# START OF Collected material
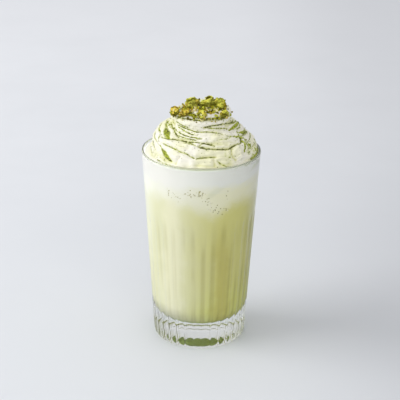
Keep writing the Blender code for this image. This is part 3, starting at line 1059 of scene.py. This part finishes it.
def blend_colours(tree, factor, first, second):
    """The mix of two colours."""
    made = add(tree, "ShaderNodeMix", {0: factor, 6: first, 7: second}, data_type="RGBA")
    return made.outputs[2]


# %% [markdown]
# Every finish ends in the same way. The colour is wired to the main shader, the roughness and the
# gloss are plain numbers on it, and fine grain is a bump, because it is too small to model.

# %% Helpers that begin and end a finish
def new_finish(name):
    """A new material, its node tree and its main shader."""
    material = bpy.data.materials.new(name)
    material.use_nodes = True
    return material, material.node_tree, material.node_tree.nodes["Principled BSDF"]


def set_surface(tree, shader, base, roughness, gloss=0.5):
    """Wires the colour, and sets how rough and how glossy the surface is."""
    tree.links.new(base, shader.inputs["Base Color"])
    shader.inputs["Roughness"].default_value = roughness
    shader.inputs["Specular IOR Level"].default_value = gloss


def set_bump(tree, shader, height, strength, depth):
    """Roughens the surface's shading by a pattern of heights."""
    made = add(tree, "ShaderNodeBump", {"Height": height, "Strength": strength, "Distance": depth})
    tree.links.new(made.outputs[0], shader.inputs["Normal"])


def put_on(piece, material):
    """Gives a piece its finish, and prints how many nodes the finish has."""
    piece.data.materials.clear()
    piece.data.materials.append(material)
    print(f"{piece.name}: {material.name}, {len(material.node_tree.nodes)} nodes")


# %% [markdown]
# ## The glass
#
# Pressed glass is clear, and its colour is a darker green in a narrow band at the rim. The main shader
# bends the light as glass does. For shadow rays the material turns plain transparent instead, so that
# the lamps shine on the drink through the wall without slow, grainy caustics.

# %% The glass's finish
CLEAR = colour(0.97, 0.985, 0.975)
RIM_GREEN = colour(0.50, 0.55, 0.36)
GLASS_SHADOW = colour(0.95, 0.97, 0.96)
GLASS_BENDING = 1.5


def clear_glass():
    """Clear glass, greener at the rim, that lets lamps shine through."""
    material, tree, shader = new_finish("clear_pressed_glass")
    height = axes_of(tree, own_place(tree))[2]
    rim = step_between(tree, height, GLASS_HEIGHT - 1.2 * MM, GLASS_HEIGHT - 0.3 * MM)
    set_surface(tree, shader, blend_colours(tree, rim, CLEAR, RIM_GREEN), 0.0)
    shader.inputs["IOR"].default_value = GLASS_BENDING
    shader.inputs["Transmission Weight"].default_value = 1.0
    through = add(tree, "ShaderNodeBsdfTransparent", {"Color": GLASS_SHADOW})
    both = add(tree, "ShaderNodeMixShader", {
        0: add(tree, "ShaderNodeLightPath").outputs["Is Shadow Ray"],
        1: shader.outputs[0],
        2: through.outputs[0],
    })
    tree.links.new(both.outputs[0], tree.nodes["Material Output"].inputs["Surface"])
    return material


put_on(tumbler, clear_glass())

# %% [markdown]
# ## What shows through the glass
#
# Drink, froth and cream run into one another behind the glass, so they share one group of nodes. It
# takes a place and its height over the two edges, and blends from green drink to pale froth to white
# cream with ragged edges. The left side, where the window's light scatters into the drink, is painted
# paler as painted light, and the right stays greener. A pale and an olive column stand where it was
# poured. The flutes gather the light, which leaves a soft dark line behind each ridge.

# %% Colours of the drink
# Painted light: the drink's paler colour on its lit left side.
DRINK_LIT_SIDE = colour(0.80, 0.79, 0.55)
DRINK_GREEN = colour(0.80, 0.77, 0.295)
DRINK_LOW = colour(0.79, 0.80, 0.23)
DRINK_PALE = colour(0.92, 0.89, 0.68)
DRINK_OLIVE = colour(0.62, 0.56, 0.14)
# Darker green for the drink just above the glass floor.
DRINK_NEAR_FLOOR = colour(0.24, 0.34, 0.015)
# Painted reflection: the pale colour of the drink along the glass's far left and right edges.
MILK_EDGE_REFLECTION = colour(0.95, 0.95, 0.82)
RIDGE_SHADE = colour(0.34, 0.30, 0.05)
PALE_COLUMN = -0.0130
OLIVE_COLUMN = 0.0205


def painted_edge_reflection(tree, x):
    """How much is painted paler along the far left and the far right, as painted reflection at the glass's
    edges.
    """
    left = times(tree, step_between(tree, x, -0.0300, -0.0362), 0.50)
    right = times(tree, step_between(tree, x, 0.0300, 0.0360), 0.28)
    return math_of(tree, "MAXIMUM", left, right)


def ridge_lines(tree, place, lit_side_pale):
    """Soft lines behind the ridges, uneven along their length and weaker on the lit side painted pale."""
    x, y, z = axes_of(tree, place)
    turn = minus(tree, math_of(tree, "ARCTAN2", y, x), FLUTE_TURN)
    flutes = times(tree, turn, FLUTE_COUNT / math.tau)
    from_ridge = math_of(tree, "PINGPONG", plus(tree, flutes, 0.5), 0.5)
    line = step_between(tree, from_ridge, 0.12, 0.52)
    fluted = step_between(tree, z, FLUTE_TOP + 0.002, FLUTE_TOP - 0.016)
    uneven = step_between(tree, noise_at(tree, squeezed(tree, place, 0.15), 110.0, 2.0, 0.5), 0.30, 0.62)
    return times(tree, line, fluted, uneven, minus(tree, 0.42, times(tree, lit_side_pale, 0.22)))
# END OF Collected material
Exercise requirements – Exactly repeat the lines running from the top of the listing to the line bearing "GLASS_BENDING = 1.5", both of those lines included, and only them.

Exercise solution –
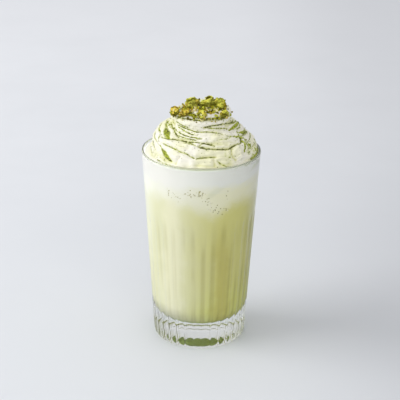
Keep writing the Blender code for this image. This is part 3, starting at line 1059 of scene.py. This part finishes it.
def blend_colours(tree, factor, first, second):
    """The mix of two colours."""
    made = add(tree, "ShaderNodeMix", {0: factor, 6: first, 7: second}, data_type="RGBA")
    return made.outputs[2]


# %% [markdown]
# Every finish ends in the same way. The colour is wired to the main shader, the roughness and the
# gloss are plain numbers on it, and fine grain is a bump, because it is too small to model.

# %% Helpers that begin and end a finish
def new_finish(name):
    """A new material, its node tree and its main shader."""
    material = bpy.data.materials.new(name)
    material.use_nodes = True
    return material, material.node_tree, material.node_tree.nodes["Principled BSDF"]


def set_surface(tree, shader, base, roughness, gloss=0.5):
    """Wires the colour, and sets how rough and how glossy the surface is."""
    tree.links.new(base, shader.inputs["Base Color"])
    shader.inputs["Roughness"].default_value = roughness
    shader.inputs["Specular IOR Level"].default_value = gloss


def set_bump(tree, shader, height, strength, depth):
    """Roughens the surface's shading by a pattern of heights."""
    made = add(tree, "ShaderNodeBump", {"Height": height, "Strength": strength, "Distance": depth})
    tree.links.new(made.outputs[0], shader.inputs["Normal"])


def put_on(piece, material):
    """Gives a piece its finish, and prints how many nodes the finish has."""
    piece.data.materials.clear()
    piece.data.materials.append(material)
    print(f"{piece.name}: {material.name}, {len(material.node_tree.nodes)} nodes")


# %% [markdown]
# ## The glass
#
# Pressed glass is clear, and its colour is a darker green in a narrow band at the rim. The main shader
# bends the light as glass does. For shadow rays the material turns plain transparent instead, so that
# the lamps shine on the drink through the wall without slow, grainy caustics.

# %% The glass's finish
CLEAR = colour(0.97, 0.985, 0.975)
RIM_GREEN = colour(0.50, 0.55, 0.36)
GLASS_SHADOW = colour(0.95, 0.97, 0.96)
GLASS_BENDING = 1.5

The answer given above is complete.